En la apacible ciudad universitaria donde vivo, en Estados Unidos, resulta prácticamente imposible toparse con un chavista. Bucólico y conservador sin estridencias radicales, dotado de un hermoso y extenso campus, Norman, Oklahoma, donde ni los estudiantes alzan la voz, no parece el lugar propicio para el dispendio y el escándalo que caracteriza a los hijos y allegados del nuevorriquismo venezolano.
A Norman, en términos generales, se viene, básicamente, a aprender o a enseñar y en eso la Universidad de Oklahoma ofrece un amplísimo y muy bien desarrollado programa de estudios en las más disimiles ciencias. Pero para el prototipo del chavista, cuyo afán de conocimiento es superado, de lejos, por el afán del consumismo, resulta un gran bostezo la celebración de una fiesta de grado, digamos, por ejemplo, de Bachelor of Music in Piano, con torta y refrescos. Lo suyo sería una caja de Buchanan´s 21, pasapalos de la más cercana tienda de exquisiteces y obligatoria compañía femenina o de cualquiera otro sexo.

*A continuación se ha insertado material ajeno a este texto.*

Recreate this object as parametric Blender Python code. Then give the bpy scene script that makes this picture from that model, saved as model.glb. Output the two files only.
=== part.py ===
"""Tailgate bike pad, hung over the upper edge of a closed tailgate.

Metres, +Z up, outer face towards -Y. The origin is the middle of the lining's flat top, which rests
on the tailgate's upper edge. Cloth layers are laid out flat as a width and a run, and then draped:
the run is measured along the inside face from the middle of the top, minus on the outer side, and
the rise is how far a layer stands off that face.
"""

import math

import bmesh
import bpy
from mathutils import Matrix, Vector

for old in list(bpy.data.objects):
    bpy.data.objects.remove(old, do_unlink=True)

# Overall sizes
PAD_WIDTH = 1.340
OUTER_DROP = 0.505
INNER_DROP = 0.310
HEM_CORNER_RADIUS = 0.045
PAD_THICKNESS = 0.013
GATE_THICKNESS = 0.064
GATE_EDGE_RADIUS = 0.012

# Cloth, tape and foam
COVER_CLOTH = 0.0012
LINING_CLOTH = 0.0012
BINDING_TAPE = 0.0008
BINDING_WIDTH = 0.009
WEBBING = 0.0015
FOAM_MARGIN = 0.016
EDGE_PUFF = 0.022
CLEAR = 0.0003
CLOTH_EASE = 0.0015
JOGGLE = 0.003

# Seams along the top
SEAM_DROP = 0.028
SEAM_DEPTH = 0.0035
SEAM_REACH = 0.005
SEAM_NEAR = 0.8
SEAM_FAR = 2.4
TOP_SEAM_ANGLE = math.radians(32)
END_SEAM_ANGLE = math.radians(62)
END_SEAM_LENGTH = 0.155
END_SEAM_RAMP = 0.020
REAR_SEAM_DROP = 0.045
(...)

Así que nada que ver. El chavismo requiere, para satisfacción de sus paladines en búsqueda de aventuras, la excitación y turbulencia de las grandes urbes. Nueva York, París, Londres, Buenos Aires, Roma y sobre todo Madrid porque a ellos, ilustres monolingües casi todos, les resulta irresistible aprovechar la ventaja del mismo idioma. Pero nada ni nadie les gana a Florida, a pesar de los riesgos que representan Miami, Fort Lauderdale o Boca Ratón, sitios donde, en cualquier esquina, te puedes topar con un desagradable grupo de indignados que te recitan, a pie juntillas, todas las barrabasadas cometidas cuando eras ministro de Chávez. Por eso, ahora buscan refugio en destinos más exóticos y lejanos como Australia. Vano intento porque ya sabemos que hasta allí llegó la diáspora, primero que los nuevos ricos chavistas, con su correspondiente venta de arepas en la playa.
La gran contradicción de estos parias con miles de millones de dólares a su disposición es que el paraíso en que dicen haber convertido a Venezuela les resulta pequeño, desmadejado e invivible. En un país que se hunde en la hiperinflación, los servicios públicos dejan de existir, los empresarios bajan definitivamente las Santas Marías y los centros comerciales languidecen ante la escasez de mercancía y de quien la pueda comprar, únicamente podrán satisfacer sus necesidades básicas con unos dólares que no saben en qué gastar porque las extravagancias consumistas simplemente desaparecieron y la imagen de unos ricachones dándose vida, mientras el grueso de la población se muere de hambre o asesinado por los esbirros, resulta intolerables hasta al más insensible de los chavistas mil millonarios. Por eso huyen despavoridos hacia el mundo exterior. A darle con todo a la tarjeta de crédito. A gastar sin reparo ni remordimientos. Y allí, en cualquier rincón del planeta, son asediados por aquellos que, a su juicio, debieron quedarse en Venezuela disfrutando del socialismo del siglo XXI, los indignados que ahora les amargan la vida y les ponen el mundo chiquitico. A menos que se dejen de pendejadas y se acojan a un exilio dorado en La Habana o en Pyongyang, donde, a pesar del secretismo y la hipócrita cautela, nunca dejaron de existir algunas de las perversiones menos sofisticadas del mundo capitalista.
Pero, ¿tienen toda la razón los indignados venezolanos de tratar, como lo hacen, a los nuevos ricos chavistas si tomamos en cuenta que ellos son responsables de la tragedia que vive el país, incluyendo la de quienes ahora los increpan a las puertas de los restaurantes más lujosos de París, Melbourne o Viena? Sobran las razones, en dolor y rabia acumulados, como para que nos quedemos callados ante tamaña provocación. Algo habrá que decirles. Pero, eso sí, en sana paz.